Thursday, January 29, 2009

The Wrestler

When I first read about The Wrestler in Who’s been nice …, I knew that it would be a demanding movie to watch; hence, I avoided watching it until I had the required reserve. The movie has a discordant tone much more in keeping with Murderball than Rocky Balboa: no pat answers or easy choices lay here. As a result the three story lines (wrestler and himself, wrestler and stripper, and wrestler and daughter) neither really mesh, nor really get resolved. The camera-work is as jerky and raw as Rourke’s movements. Rourke’s performance has been referred to as “a story of personal redemption” and “masterful,” yet it remains difficult to grasp how masterful his performance is unless one reflects upon it. This is because the hand-held cameras, gritty scenery, and close miking is unfamiliar, even disorientating — I can’t recall the last time I heard an actor’s exhale or saw an actor’s pores. Rourke, in his one long struggle, demands excellent performances from the supporting cast; I particularly enjoyed the contrast between Evan Rachel Wood’s vivid expressions and Rourke’s sepia starkness.

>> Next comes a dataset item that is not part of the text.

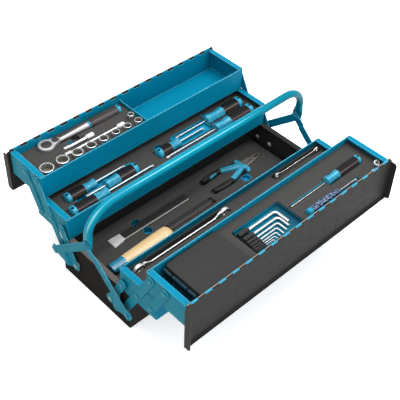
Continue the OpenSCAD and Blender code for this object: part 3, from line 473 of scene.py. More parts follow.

Furthermore, although the story-lines are clear the means are not, e.g., the viewer knows he will cut his hand on the deli-slicer, but assumes (and is led to believe) that it would be by accident. The same goes for other implements of self-mutilation, the razor blade and stapler. Nevertheless, the means lead only to partial redemption. This remains the real tragedy; thus, one wonders how things could have been different, e.g., will his daughter struggle with the finality she had hoped for? The soundtrack, full of one-hit-wonder hair-bands, adds to the surreal nature of the film. Springsteen alone encapsulates the wrestler himself. Springsteen with his return to the husky ballad captures the wrestler’s soul whereas the hair-bands merely represent the wrestler-as-performer’s culture. Although the number of loose-ends seems disturbing, the film is really worth watching on so many levels, the most important being the katharsis it provides.